Art fairs and auctions are both in the business of selling art. The one primarily deals with living artists, and the other, primarily but not exclusively with those long departed. In the case of this lot, a contemporary auction, the living was mingling in the crowds and spotted the error. But as this story reveals, there is not much value in error spotting. Either way, art fairs and auctions are the main economic drivers of the arts industry; artists, whether dead or alive, need them.
This story has a Hollywood ending, scripted by the auction house. The artist who is not the artist is extremely happy with the co-authorship. The artist who is the artist is very happy with the text, and only requested a minor or “wee little correction” (not my words, theirs) for the work not to be placed within the September 11 narrative.
However, the client’s opinion was never sought, not once, during the entire process of to-ing and fro-ing, with exchanges getting increasingly heated. Eventually an ‘apology’ was presented, reading like this: “Sorry that we did not meet your expectations as far as the text and content are concerned.” It is an unfortunate use of words, because the only expectation any client has when they release a work onto auction is that it will sell, and that it fetches a good price. As for text and content, the expectation is that the information published is true, not fictionalized, nor re-invented. And if there are errors, I am sure, an expectation will arise for it to be corrected, according to the client’s requirements, not the artist’s.

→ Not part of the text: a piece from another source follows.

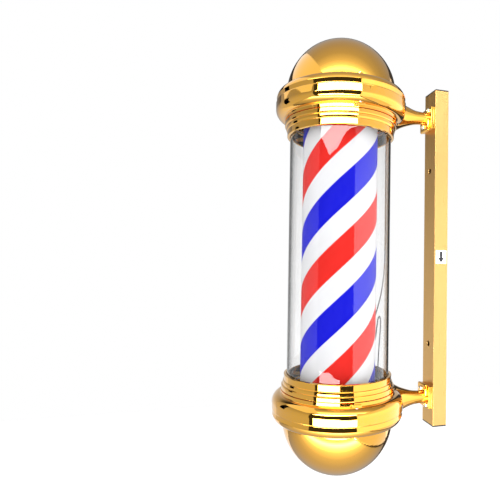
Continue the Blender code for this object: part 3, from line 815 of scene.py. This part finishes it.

So, if you really want to know more about a nation and its art, look at the pictures in the auction house catalogue, by all means, but if it is meaning that you are after, do a Google search. At least one auction house has now made it clear that not all expectations for text and content can be satisfied.
Who else needs a glass of champagne?
Heidi Erdmann is an independent curator based in Cape Town. She sold the lot mentioned in this story in 2001 to the owner who released it onto this auction.